Kevin B. Lee clearly wasn't using the clips for profit; if anything, he gave the films some free publicity. INA must be really bored.
I fail to see what this has do with The Dark Knight but anyway...
Was there anything deemed illegal about Lee's work or was this just an act of corporate cowardice on the part of Youtube to avoid even a hint of trouble?
The Fair Use act is so vague or at least vaguely understood. I know that sometimes film techers have to get a clearance for the stills they use in text books - other times, not.
Take this away from internet film critics and you've taken away one of the primary tools uniquely available to online criticism.
JE: When I was the editor of Cinemania at Microsoft, studios wanted much dinero for licensing images, and even more for clips. But we were publishing them on a CD-ROM. Things changed a little when we moved onto the web and could use images or clips from new releases the way any newspaper or TV station could. As for textbooks, David Bordwell and Kristin Thompson were pioneers in using frame grabs in textbooks instead of stills taken by studio photographers. Not only did the frame images represent what was actually in the film itself, but they represented an insignificant part of the entire running time -- each being only 1/24th of a second in a film that may have had many, many thousands of frames. That represented a triumph for academic freedom.
Now what needs to happen is for him to fight the case in court. See, there are some very heavy penalties the court can invoke for false accusations of copyright infringement. For example, they can mandate that the studios not file any more copyright infringement suits for a given period.
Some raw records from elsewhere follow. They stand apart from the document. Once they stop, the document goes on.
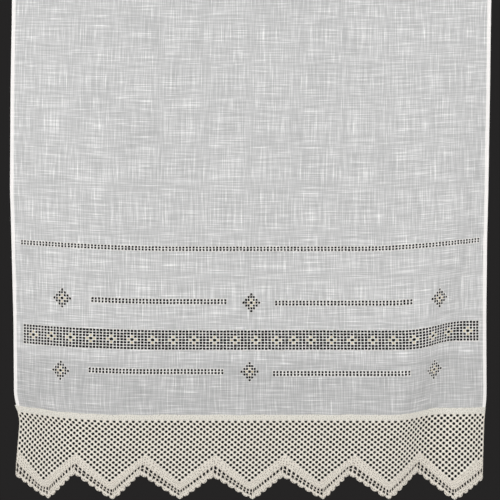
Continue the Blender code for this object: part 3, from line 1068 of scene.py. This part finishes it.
def add_softbox(softbox):
    """A square area light that points at the cloth's middle."""
    data = bpy.data.lights.new(softbox.name, "AREA")
    data.shape = "RECTANGLE"
    data.size = softbox.width
    data.size_y = softbox.width
    data.energy = softbox.watts
    light = bpy.data.objects.new(softbox.name, data)
    light.location = softbox.place
    direction = Vector(CLOTH_MIDDLE) - Vector(softbox.place)
    light.rotation_euler = direction.to_track_quat("-Z", "Y").to_euler()
    bpy.context.scene.collection.objects.link(light)


def make_studio():
    """Soft even light from the front, weaker ones from behind and above, against plain dark grey."""
    for softbox in SOFTBOXES:
        add_softbox(softbox)
    world = bpy.data.worlds.new("grey_room")
    world.use_nodes = True
    world.node_tree.nodes["Background"].inputs["Color"].default_value = linear(ROOM_COLOUR)
    bpy.context.scene.world = world
    bpy.context.scene.view_settings.view_transform = "Standard"


def make_camera():
    """Square to the cloth, level with the middle of what the photograph shows."""
    data = bpy.data.cameras.new("camera")
    data.sensor_width = CAMERA_SENSOR_MM
    data.lens = CAMERA_LENS_MM
    camera = bpy.data.objects.new("camera", data)
    camera.location = CAMERA_PLACE
    camera.rotation_euler = (math.radians(90), 0.0, 0.0)
    bpy.context.scene.collection.objects.link(camera)
    bpy.context.scene.camera = camera


def main():
    voile = slub_voile()
    hem = folded_hem()
    white_thread = wrapped_thread("white_sewing_cotton", "#CFCECB", "#E3E2DE")
    ivory_thread = wrapped_thread("ivory_embroidery_cotton", "#B7AB90", "#C8BDA2")
    # The dark ends of the three crochet colours are partly painted shade: in the pits between stitches, and
    # on the net's chains
    open_cotton = net_cotton("crochet_cotton_net", "#C6C1B5", "#E9E4DA")
    close_cotton = crochet_cotton("crochet_cotton_close", "#7E766A", "#DAD4C9", 3.2, 2.8, 0.6)
    header_cotton = crochet_cotton("crochet_cotton_header", "#9C988E", "#DDDAD1", 2.6, 2.3, 0.4)
    panel = make_panel(voile)
    worked = [make_side_hems(hem), make_band(white_thread)]
    worked += [make_double_row(work, white_thread) for work in DOUBLE_ROWS]
    worked += [make_flower_knots(ivory_thread), make_diamonds(white_thread), make_diamond_knots(ivory_thread)]
    pocket = make_rod_pocket(voile)
    stitches = make_seam_stitches(white_thread)
    net = make_lace_net(open_cotton)
    border = [make_lace_header(header_cotton), make_lace_zigzag(close_cotton)]
    # The panel is cut with a tuck at both seams, and the net's height is its mean
    make_floor()
    make_studio()
    make_camera()


main()
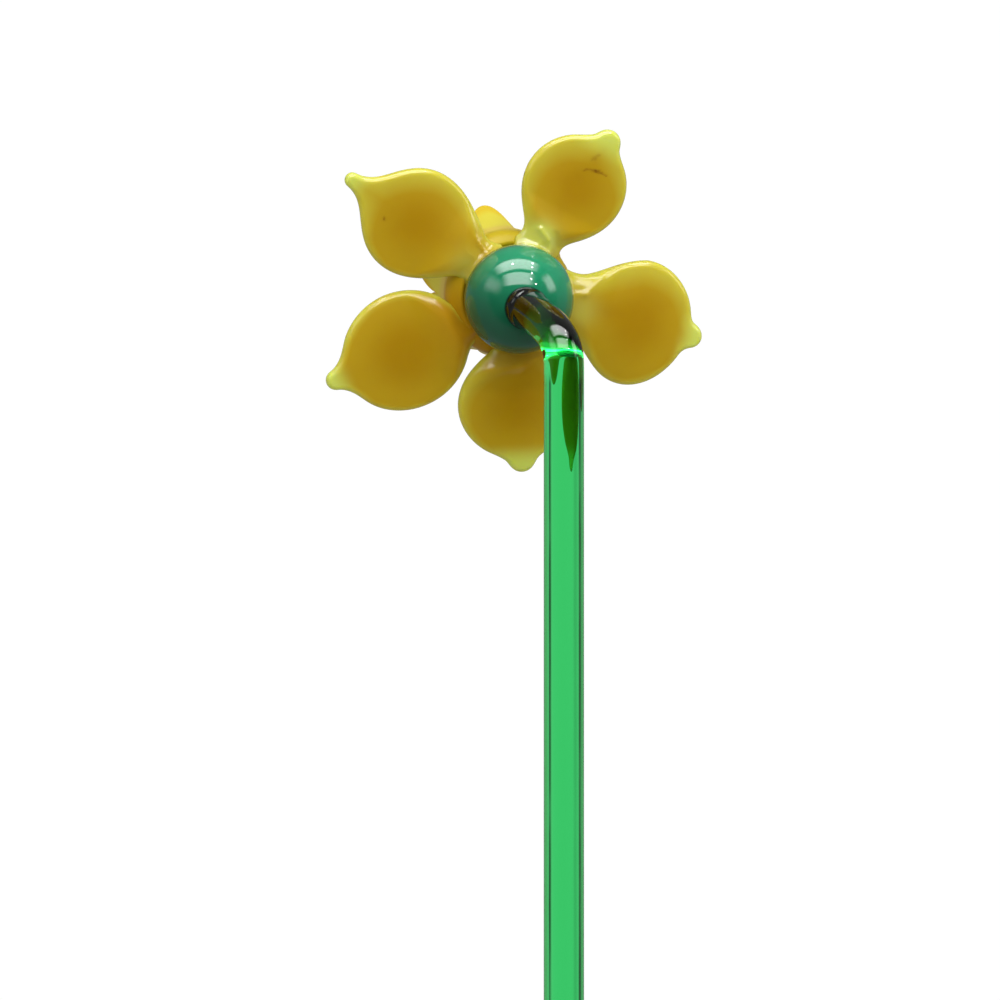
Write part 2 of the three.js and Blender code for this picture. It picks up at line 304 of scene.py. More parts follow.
def petalGlass():
    material, tree = newMaterial("petalGlass")
    finish = petalFinish
    place = attribute(tree, "petalPlace", "Vector")
    fromEdge, lime = attribute(tree, "fromEdge"), attribute(tree, "limeShare")
    # Painted light: how far a point lies on the petal's side towards the head, where the lamps are.
    high = attribute(tree, "paintedLitSide")
    cloud = noise(tree, place, finish["cloudScale"], finish["cloudDetail"])
    streak = noise(tree, place, finish["streakScale"], finish["streakDetail"])
    # Painted light: the lighter edge reaches further in on that side.
    litEdgeWide = blended(finish["shadedSideEdge"], finish["litSideEdge"], high * high)
    inward = (fromEdge + (cloud - 0.5) * finish["cloudReach"]).maths("MAXIMUM", 0.0)
    inner = mixedColour(tree, finish["blade"], finish["middle"],
                        stepped(inward, *finish["middleOver"]))
    colour = layered(tree, finish["edge"], [
        (inner, clamped(inward / litEdgeWide) ** finish["edgeFade"]),
        (finish["amber"], attribute(tree, "amberShare") * stepped(fromEdge, *finish["amberOver"])),
        (finish["neck"], clamped(lime)),
        (finish["knob"], clamped(attribute(tree, "knobShare"))),
        (finish["stain"], clamped(attribute(tree, "stain")))])
    bump = addNode(tree, "ShaderNodeBump", None, {
        "Strength": finish["streakBump"], "Distance": finish["streakHigh"] * mm, "Height": streak})
    denseGlass(tree, finish, colour, {
        "Coat Weight": clamped(lime * finish["coatOnLime"] + finish["coat"]),
        "Coat Roughness": finish["coatRoughness"], "Normal": bump.out(0)})
    return material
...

And if they start making examples of studios who unfairly bully people like this, it will stop.
The same thing happened to Rob Ager. He created a new account and reposted them all.
Access to the clips has opened up the possibility of criticism. I don't know how many books and essays I've read, written before the days video (or prior to a film's home release), in which the writer describes a shot and/or scene and doesn't get it quite right. With essays like Lee's, we can see exactly what he's discussing, and draw our own conclusions.
As I understand it, Lee already had "two strikes" against him from posting straight movie clips that shouldn't technically have been protected under fair-use. When they received one more complaint, this time about a video essay, he no longer had any warnings left, and YouTube terminated his account. This latest complaint wasn't valid, but alas, Lee had already put himself in a bad position.
Wow these people are thick skulled. I mean a five year old could tell the difference between illegally downloading movies and tv shows and sampling clips for film criticism or just because you genuinely enjoy a video clip and want to share it with the world. Every time Viacom gets a South Park clip taken down, 30 more people illegally torrent it. I'm usually not much of a social darwinist but these music and movie companies deserve to go the way of the dodo.
I'm Drew Morton, a PhD student in Cinema and Media Studies at the University of California-Los Angeles. I'm pleased to note that this format of criticism is also alive and well at my university. Under the supervision of Prof. Janet Bergstrom (whose visual essays have often been included on DVD editions of F.W. Murnau's work), roughly ten to fifteen projects are completed each academic year. Topics have ranged from reflexivity in the work of Wes Anderson to my own study of comic book adaptations (which can be found here: http://flowtv.org/?p=240). There are more and more online journals looking towards this format, including our own academic journal "Mediascape" (http://www.tft.ucla.edu/mediascape/) as well as the "International Journal of Communication." If this sort of criticism strikes you, I encourage you to check them out. Thanks to Jim for putting the spotlight on Film Criticism 2.0!
I personally get nervous any time a scene is shown out of context. True context is achieved by seeing the film. It's like they say about statistics- with the right ones you can prove almost any theory. I prefer criticism to reviewing and I think it is fruitless to read a critical essay of a work you haven't seen.
Like all new uses of media I feel the value of video clips in reviewing depends on the skill of the author using the clips. I have only recently started following Kevin's essays and I like them a great deal. Kevin and other skillful and reputable critics can add value to and generate interest in a worthwhile work. Unfortunately there are more hacks than there are Kevins and Jims.
Though I enjoy well made clips, I find it more temporally efficient to obtain a critic's ideas about a film by reading them than by watching a clip. Most people do not speak and write equally well. A notable exception to this would be Paul Schrader. Jim, I liked your year end "best of" clip all the more precisely because it let me really watch the pieces instead of dividing my attention.
Of course the merit of the use is a very individual determination and should not be taking into account when judging the legality of the use. That's censorship and it hurts everyone. Fair use is fair use and unauthorized use for commercial gain is unauthorized use for commercial gain. That said, Google (YouTube) is a for profit corporation. If this is a distribution problem and not a legality problem how can it be remedied?